1818-1830 : LA DUCHESSE DE BERRY

Vendu en 1817 à un négociant parisien, le domaine est racheté en 1818 par le duc de Berry, fils du comte d'Artois et époux de Marie-Caroline des Deux-Siciles. Deux ans plus tard, le prince est assassiné.

La duchesse de Berry très attachée à ce domaine, fit réaliser de grands travaux par Joseph-Antoine Froelicher, son architecte attitré, : restauration complète des façades, construction des ailes (à 4 niveaux) laissées inachevées par Sully, agrandissement de la demeure grâce à un grand avant-corps couvert d’une terrasse qui double le logis central dans toute sa longueur. Les intérieurs furent remis au goût du jour avec des meubles et des objets d'art exceptionnels sans être fastueux.

Très férue de botanique, elle porta une attention particulière au parc, totalement redessiné « à l'Anglaise ». D'importantes plantations furent réalisées : en 1820, pas moins de 3600 arbres ont été plantés et 4793 sujets issus des pépinières du château en 1826 ! Le vaste jardin potager et la serre chaude permettaient de faire pousser des légumes et des fruits dont 14000 pieds de fraises de 8 variétés différentes. Le parc fut peuplé de cerfs, de daims, de biches naines, de kangourous et d'un troupeau de moutons, chevaux corses et ânes. La «rivière anglaise» enjambée par deux ponts, avec cascade artificielle, fut le plus gros chantier.

La duchesse de Berry mena ici une vie plus libre qu'aux Tuileries et fit preuve d'une grande générosité envers les habitants. Chaque année à la Saint-Henri, elle organisait une fête champêtre à laquelle tout le bourg était invité. Ses divertissements favoris : le billard, la chasse au lapin assistée de son chien Foliche, les promenades en bateau sur la Seine à bord d'une goélette et d'un yacht à douze rameurs. Acculée par la Révolution de juillet 1830, elle quitta la France pour l'Autriche, elle vendit le domaine aux enchères.

1830-1869 : LE COMTE DE MAROIS

Le château et le domaine furent vendus à un banquier anglais, lequel le céda à son tour à une compagnie d'agents d'affaires appelée La Bande noire. Le domaine morcelé. c'est le comte Le Marois, acquéreur en 1840, qui sauva le bâtiment de la destruction. Il fit abattre en 1846 les ailes du bâtiment.

1869-1955 : LA FAMILLE LEBAUDY

En 1869, le château fut acquis par Gustave Lebaudy, député de Seine-et-Oise, issu d'une puissante dynastie de l'industrie sucrière.
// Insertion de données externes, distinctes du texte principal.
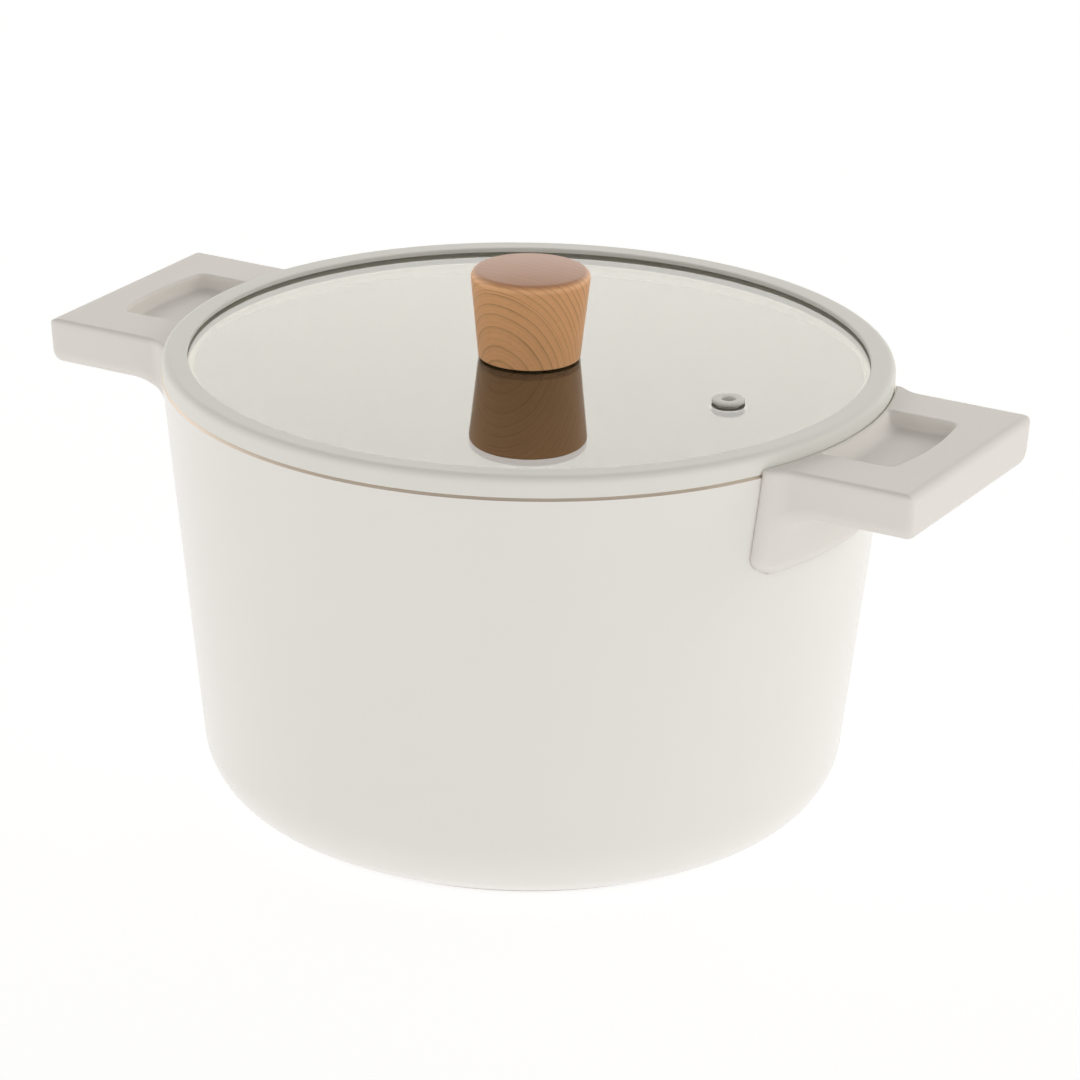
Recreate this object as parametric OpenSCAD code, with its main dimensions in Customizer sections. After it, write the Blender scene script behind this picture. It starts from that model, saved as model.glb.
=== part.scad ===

Il restaura intégralement la demeure et racheta le mobilier et les objets d'art ayant appartenu au duc de Sully et à la duchesse de Berry. Son fils Paul hérita de Rosny. Féru de chasse à courre, il aménagea les communs pour héberger ses écuries et sa meute de chiens. Vers la fin du XIXe siècle, il recréa des jardins à la française. Le château fut classé monument historique en 1941. En 1947, il accueillit, durant le Jamboree de la paix, la 11e conférence Mondiale du scoutisme. Après la mort de Mme Lebaudy en 1949, son fils Jean, né à Rosny, vendit le château en 1955 en y laissant l'ensemble des biens mobiliers.

DE NOS JOURS

Un médecin, propriétaire en 1955, aménagea un centre de rééducation (l'APARC dans les communs. Acquis en décembre 1984 par une société japonaise, il fut dépouillé de son mobilier, vendu aux enchères. Deux tapisseries de Bruxelles ont été préemptées en faveur de la commune grâce aux subventions du département des Yvelines et du Ministère de la culture. Laissé à l'abandon, il est ravagé par de multiples dégradations et par un incendie le 24 janvier 1997. Pour sauver ce monument classé, la Commission des monuments historiques mit en demeure le propriétaire d’exécuter des travaux. En vain. La Ministre de la culture et de la communication ordonna l'exécution du chantier et l'Etat fit exproprier le propriétaire. Depuis 1999, le château appartient à des propriétaires privés successifs, le dernier ayant entrepris de restaurer entièrement le domaine.